In moving to dismiss the amended complaint, Donegal asserts essentially the same arguments that were raised in its motion to dismiss the original complaint, which was ultimately resolved pursuant to an agreed order prepared by the parties. In the instant motion, Donegal argues, as it did previously, that the plaintiffs have failed to allege any particular cause of action against the insurance company. Alternatively, Donegal argues that a request for attorney's fees and costs cannot be made until the plaintiffs prevail on their claim for breach of contract and, thus, that the plaintiffs' request for fees and costs should be dismissed as premature.

To the extent Donegal contends that the amended complaint fails to allege any particular cause of action against the insurance company, the court disagrees. As the plaintiffs emphasize in their response, paragraphs one through eighteen of the amended complaint set forth the existence of an insurance policy, facts allegedly triggering coverage under the policy, and the denial of coverage under the policy. The plaintiffs then allege in paragraph nineteen that "[t]o deny coverage on the basis and for the reasons as set forth in Exhibit 2 is a clear breach of the contract." (Am. Compl. at para. 19). They proceed to request "contract damages" in the amount of $250,000.00, which includes the replacement values for items destroyed in the fire. Based on the foregoing, the court is convinced that the amended complaint sufficiently states a claim for breach of contract against Donegal.

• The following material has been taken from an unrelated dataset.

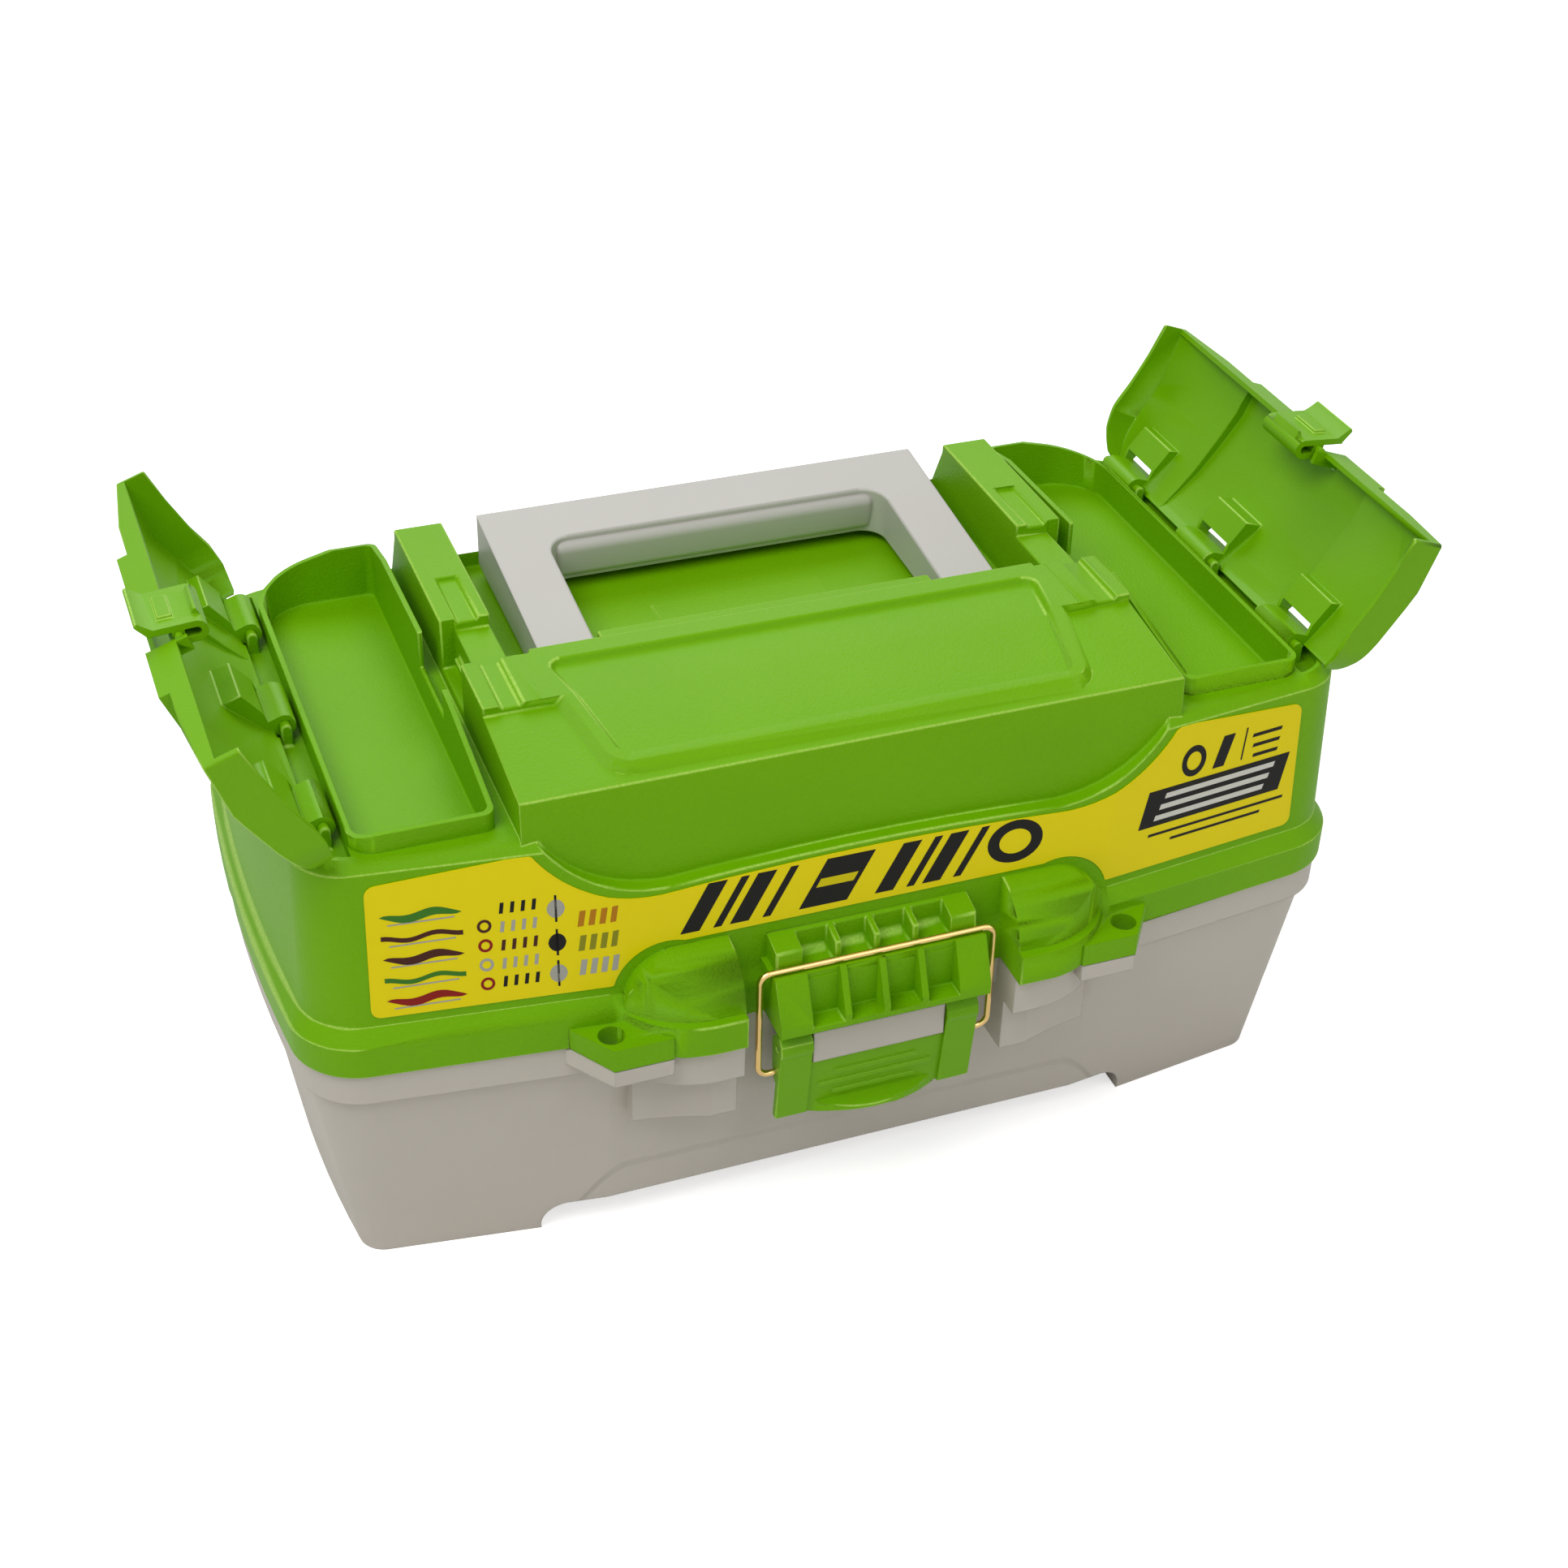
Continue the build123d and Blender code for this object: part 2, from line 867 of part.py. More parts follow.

Donegal also seeks dismissal of the plaintiffs' request for attorney's fees and costs, which is premised on the assertion that Donegal acted in bad faith in denying coverage and refusing to make payment under the insurance policy. Virginia law does not recognize a separate cause of action for bad faith in the context of insurance disputes. See, e.g., A E Supply Co. v. Nationwide Mut. Fire Ins. Co., 798 F.2d 669, 676 (4th Cir. 1986). "There is, however, a statutorily created remedy that allows a court to award attorney's fees and costs to the insured if the insurer acted in bad faith." Styles v. Liberty Mut. Fire Ins. Co., No. 7:06CV00311, 2006 U.S. Dist. LEXIS 49294, at *3 (W.D. Va. July 7, 2006) (Turk, J.). Pursuant to Virginia Code § 38.2-209, the court is permitted to award attorney's fees and costs if "the court determines that the insurer, not acting in good faith, has either denied coverage or failed or refused to make a payment to the insured under the policy. . . ." Va. Code § 38.2-209. In this case, the amended complaint contains more than twenty paragraphs detailing the plaintiffs' allegations of bad faith and their request for attorney's fees and expenses. Although the plaintiffs do not specifically refer to § 38.2-209, it is clear from the amended complaint that their request for fees and expenses is made pursuant to the statute.

To the extent Donegal argues that the request for attorney's fees and expenses should be dismissed as premature, the court disagrees. While Donegal "is correct that an award of fees and costs under [§ 38.2-209] cannot be adjudicated until a decision has been issued on the breach of contract claim," Donegal "is incorrect . . . in asserting that the statutory remedy must be dismissed until the contract claim is decided." Id. at *3-4. For the reasons set forth in the Styles decision, the court concludes that the plaintiffs' request for attorney's fees is properly asserted in the amended complaint and that it is not subject to dismissal. See Structural Concrete Prods., LLC v. Clarendon Am. Ins. Co., No. 3:07CV253, 2007 U.S. Dist. LEXIS 61714, at *12 (E.D. Va. Aug. 22, 2007) (Dohnal, M.J.) (relying on Styles and holding that the plaintiff's claim for attorney's fees was not premature); but see Cradle v. Monumental Life Ins. Co., 354 F. Supp. 2d 632, 635 (E.D. Va. 2005) (Jackson, J.) (holding that a claim for attorney's fees under § 38.2-209 "may only be brought once a judgment is entered against the [insurer]"). Accordingly, Donegal's motion to dismiss will be denied.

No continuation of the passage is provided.